You can think of computational projects like R or Python code, that make use of Jupyter and that download data from Zenodo. For example, we can create a github repository template like this one https://drivendata.github.io/cookiecutter-data-science/ that people can checkout. We would modify that one so that it includes a Popper workflow to run the distinct steps. We can create two templates, one for python and another for R. For example this one too: https://arxiv.org/abs/1401.200. Make it so that it reads like Popper as an alternative to codeocean.com


Dockerfile Generator Application

Create a cross-platform GUI to aid in the generation of Dockerfiles.
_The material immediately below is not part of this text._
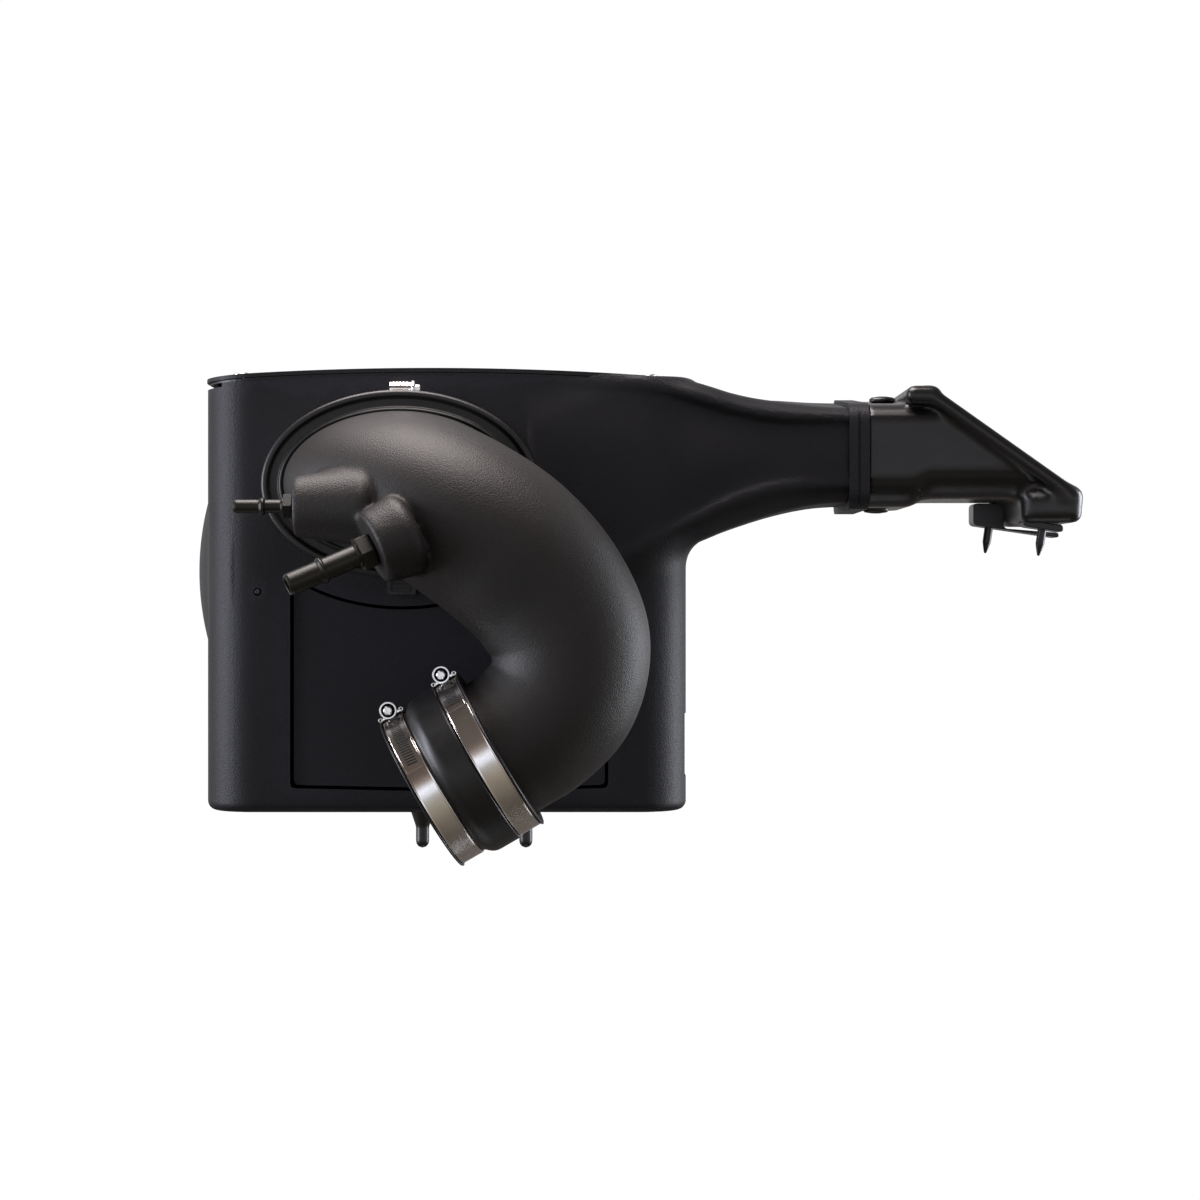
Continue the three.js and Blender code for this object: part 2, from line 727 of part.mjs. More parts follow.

Similar to what https://phpdocker.io/generator but for creating images that are based on Debian (or Ubuntu) or Python, with support for specifying a list of apt and pip packages to include in the Dockerfile. To implement this in a cross-platform manner, a library such as Kivy can be used.


Improve Presentation of Underlying Concepts in Documentation

Provide introductory material that serves as an overview to the different concepts and technologies involved in executing container-native workflows: Operating System (Linux), Language Runtimes (e.g. Python), Containers (Docker, Singularity), Resource Managers (Kubernetes, SLURM). The goal being to explain clearly what Popper does and what can users accomplish by using it. Currently, the documentation assumes expertise in all those topics but we would like to lower the entry barrier for new users.